We know that loose credit practices must have begun soon after deregulation since home prices began to escalate sharply at that point. We know that the cycle was propelled by greed among borrowers and lenders alike and that the financial machinery employed was leverage. Mortgage securities were used by banks to securitize new loans, knowing that this entailed ever bigger risks should housing prices ever fail to appreciate. We know that this kind of game was sustainable only so long as new players entered the game. We know that it had to break down soon after it ran out of new blood. And we know that the means used by financial institutions to carry out these practices involved hiding assets off balance sheet. There was a lack of transparency. These qualities, the fiasco shared with any Ponzi scheme.
In response to the crisis there might be a temptation to outlaw certain kinds of speculative games; but we believe a small number of controls might suffice. One is to require by law a kind of transparency in financial transactions that would properly reveal the risks. And to enforce that law.

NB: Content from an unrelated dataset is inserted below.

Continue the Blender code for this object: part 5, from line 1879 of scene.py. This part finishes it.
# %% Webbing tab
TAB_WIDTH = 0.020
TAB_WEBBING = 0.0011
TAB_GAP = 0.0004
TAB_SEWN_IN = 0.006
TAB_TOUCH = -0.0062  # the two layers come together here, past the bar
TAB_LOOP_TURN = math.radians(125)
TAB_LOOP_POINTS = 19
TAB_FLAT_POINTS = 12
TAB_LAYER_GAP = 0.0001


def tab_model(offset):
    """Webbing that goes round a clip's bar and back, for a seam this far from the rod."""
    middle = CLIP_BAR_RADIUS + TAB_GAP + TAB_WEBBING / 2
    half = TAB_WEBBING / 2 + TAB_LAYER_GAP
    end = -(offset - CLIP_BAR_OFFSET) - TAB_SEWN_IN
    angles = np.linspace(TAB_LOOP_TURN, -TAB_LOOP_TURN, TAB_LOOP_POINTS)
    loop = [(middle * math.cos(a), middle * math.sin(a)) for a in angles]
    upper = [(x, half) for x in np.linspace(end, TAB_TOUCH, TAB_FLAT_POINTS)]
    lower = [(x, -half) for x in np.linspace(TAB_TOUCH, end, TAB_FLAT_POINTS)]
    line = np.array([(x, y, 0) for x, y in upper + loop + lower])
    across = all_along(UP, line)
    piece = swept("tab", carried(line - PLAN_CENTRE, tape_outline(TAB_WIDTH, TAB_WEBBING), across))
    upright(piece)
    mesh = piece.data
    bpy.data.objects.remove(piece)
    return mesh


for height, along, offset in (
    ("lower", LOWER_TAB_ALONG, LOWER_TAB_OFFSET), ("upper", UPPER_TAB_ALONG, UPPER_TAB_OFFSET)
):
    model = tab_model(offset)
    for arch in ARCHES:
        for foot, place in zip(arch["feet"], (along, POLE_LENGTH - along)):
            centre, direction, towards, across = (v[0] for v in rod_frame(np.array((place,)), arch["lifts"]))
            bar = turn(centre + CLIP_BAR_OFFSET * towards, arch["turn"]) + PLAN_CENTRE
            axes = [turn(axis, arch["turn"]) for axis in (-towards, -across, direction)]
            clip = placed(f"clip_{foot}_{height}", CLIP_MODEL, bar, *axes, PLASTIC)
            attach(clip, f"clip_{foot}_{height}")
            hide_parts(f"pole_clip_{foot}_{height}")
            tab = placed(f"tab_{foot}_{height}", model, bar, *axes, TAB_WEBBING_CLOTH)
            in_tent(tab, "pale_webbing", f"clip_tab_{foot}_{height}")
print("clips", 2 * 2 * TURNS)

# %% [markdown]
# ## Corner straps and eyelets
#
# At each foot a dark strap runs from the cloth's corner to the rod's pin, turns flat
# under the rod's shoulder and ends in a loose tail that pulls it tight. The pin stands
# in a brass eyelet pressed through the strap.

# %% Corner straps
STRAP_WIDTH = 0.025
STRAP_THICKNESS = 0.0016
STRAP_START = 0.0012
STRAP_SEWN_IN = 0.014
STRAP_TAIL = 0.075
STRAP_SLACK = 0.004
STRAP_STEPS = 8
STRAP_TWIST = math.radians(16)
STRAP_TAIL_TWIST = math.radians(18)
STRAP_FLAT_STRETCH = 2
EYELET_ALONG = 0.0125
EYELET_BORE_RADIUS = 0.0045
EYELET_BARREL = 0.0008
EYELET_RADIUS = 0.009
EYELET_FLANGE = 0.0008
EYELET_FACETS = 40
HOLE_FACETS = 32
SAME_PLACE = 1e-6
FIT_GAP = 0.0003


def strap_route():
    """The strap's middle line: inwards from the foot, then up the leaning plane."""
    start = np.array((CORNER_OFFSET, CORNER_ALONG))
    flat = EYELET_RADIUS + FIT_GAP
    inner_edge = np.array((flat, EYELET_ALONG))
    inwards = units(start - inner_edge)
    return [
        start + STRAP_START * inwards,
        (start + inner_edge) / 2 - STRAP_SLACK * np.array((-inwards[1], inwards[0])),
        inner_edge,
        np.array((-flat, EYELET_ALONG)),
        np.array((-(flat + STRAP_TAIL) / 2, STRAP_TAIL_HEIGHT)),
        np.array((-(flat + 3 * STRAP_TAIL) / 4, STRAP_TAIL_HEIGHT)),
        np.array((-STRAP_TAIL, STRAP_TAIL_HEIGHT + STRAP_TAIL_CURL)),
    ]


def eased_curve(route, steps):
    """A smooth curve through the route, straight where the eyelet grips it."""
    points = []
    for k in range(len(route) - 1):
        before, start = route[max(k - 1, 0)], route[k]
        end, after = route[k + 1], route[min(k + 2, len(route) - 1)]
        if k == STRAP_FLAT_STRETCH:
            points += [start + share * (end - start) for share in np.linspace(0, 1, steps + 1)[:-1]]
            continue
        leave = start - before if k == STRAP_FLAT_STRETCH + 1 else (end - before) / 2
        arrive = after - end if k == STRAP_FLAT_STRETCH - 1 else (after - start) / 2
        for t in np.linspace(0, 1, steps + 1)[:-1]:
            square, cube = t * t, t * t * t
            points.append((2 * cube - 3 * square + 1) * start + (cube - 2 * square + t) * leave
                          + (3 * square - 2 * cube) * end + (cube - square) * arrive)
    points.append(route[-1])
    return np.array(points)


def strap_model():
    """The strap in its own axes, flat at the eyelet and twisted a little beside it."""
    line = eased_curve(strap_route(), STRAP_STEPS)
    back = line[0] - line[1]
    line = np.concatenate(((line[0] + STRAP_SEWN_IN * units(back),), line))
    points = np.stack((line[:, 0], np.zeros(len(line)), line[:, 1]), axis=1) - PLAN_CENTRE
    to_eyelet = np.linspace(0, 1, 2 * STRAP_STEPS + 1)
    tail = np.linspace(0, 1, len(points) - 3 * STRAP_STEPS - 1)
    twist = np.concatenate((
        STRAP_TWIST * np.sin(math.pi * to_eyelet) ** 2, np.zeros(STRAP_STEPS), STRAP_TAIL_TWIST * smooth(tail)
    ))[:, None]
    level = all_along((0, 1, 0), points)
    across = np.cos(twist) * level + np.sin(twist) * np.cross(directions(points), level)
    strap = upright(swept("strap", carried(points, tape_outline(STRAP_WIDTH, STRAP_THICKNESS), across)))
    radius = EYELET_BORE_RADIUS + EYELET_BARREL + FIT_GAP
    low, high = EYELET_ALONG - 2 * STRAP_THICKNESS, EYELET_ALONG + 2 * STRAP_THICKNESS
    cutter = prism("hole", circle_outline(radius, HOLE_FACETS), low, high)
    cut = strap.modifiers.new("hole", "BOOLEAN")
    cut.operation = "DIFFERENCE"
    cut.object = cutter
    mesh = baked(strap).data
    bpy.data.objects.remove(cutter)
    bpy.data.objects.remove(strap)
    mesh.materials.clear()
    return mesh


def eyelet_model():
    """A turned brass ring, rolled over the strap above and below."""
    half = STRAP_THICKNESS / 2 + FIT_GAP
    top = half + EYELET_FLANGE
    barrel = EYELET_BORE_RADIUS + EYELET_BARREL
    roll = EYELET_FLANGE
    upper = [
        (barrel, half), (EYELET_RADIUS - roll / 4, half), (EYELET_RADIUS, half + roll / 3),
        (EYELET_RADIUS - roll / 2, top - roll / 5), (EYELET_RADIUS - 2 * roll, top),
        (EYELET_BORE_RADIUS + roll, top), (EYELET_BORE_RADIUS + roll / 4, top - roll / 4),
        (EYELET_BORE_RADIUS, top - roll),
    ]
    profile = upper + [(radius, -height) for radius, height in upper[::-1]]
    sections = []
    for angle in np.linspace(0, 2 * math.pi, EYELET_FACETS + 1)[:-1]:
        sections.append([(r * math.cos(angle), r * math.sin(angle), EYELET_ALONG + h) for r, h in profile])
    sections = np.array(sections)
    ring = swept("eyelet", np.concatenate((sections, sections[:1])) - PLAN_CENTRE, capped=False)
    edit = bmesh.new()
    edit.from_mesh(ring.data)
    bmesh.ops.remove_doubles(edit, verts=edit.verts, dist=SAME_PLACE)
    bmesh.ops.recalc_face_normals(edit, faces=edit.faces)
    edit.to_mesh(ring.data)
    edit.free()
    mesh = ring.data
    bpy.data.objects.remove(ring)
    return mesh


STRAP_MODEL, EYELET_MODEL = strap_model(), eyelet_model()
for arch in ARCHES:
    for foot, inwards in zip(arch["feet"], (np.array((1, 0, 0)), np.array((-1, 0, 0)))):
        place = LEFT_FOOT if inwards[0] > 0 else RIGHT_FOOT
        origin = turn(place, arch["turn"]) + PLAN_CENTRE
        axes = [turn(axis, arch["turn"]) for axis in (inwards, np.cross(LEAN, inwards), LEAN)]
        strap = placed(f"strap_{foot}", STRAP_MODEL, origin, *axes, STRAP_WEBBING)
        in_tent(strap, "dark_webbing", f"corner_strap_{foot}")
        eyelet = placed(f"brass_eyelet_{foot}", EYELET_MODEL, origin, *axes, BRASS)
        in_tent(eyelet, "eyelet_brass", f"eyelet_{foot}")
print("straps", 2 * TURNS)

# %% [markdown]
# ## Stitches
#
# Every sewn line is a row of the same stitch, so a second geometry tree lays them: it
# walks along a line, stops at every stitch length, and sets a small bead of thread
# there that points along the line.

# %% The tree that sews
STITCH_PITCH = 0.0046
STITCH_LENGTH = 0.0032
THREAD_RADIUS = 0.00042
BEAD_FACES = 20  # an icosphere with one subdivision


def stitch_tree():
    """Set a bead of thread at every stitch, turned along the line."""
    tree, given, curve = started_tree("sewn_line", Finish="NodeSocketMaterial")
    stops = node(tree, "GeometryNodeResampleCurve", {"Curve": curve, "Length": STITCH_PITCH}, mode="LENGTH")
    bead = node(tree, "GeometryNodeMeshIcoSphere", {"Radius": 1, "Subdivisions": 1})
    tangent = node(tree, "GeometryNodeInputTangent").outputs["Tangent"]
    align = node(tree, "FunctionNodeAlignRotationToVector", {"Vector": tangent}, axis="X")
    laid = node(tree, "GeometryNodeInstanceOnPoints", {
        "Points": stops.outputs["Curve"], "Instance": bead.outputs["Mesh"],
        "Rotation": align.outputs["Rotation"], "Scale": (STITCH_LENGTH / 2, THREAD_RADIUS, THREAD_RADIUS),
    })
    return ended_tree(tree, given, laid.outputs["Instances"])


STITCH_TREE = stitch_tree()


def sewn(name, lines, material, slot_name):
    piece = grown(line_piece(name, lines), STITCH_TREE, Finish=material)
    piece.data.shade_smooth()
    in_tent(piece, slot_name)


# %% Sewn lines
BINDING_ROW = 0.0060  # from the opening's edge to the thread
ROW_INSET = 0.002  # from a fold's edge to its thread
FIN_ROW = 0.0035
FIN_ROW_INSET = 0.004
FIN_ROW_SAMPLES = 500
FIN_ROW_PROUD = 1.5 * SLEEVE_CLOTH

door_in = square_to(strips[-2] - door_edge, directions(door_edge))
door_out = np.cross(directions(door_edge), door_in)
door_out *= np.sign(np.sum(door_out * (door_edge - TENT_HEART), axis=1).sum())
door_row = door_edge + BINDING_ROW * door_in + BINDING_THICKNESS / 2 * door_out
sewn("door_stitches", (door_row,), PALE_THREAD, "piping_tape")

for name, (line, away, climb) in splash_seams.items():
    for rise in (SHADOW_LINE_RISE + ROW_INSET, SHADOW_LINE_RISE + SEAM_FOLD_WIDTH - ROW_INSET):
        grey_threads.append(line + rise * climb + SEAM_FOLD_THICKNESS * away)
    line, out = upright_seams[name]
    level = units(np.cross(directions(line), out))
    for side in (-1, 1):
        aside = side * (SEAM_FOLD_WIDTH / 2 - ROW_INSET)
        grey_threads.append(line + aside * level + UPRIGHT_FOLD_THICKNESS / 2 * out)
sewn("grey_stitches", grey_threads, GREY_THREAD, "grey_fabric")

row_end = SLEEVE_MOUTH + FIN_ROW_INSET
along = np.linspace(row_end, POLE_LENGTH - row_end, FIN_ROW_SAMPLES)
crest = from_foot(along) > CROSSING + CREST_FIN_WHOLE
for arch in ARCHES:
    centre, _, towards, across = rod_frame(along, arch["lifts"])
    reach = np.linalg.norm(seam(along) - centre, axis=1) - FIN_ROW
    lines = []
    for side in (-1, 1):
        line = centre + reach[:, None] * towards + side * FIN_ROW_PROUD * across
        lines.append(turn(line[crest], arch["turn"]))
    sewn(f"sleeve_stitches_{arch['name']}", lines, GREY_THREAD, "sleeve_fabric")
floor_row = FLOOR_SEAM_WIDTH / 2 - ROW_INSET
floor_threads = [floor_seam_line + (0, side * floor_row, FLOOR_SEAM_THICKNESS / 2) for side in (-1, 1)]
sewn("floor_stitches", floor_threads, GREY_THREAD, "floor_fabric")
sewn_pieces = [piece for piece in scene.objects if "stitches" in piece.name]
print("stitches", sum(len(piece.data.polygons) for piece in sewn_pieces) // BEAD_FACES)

Another is to change the requirement for collateral against which mortgages might be written by financial institutions. Mortgage-backed securities might be allowed as a small portion of the portfolio; but certainly once the quantity rises above a third, minor fluctuations in the housing market risk ruining the institution.
It is still a good idea to distinguish between institutions whose chief purpose is to vouchsafe savings from those whose purpose is to allow investors and speculators to invest and speculate. If such institutions offer other financial services that do not involve risking their own capital or that of their depositors, thats not a problem. But there is a problem when an institution holds deposits for customers and, in a far-flung subsidiary, makes huge speculative bets on the currency market or the price of homes or the price of gold or oil or other commodities or securities. Such bets, ultimately, risk losing depositors money or destabilizing an entire banking system.
There is something to be said for that stodgy bank.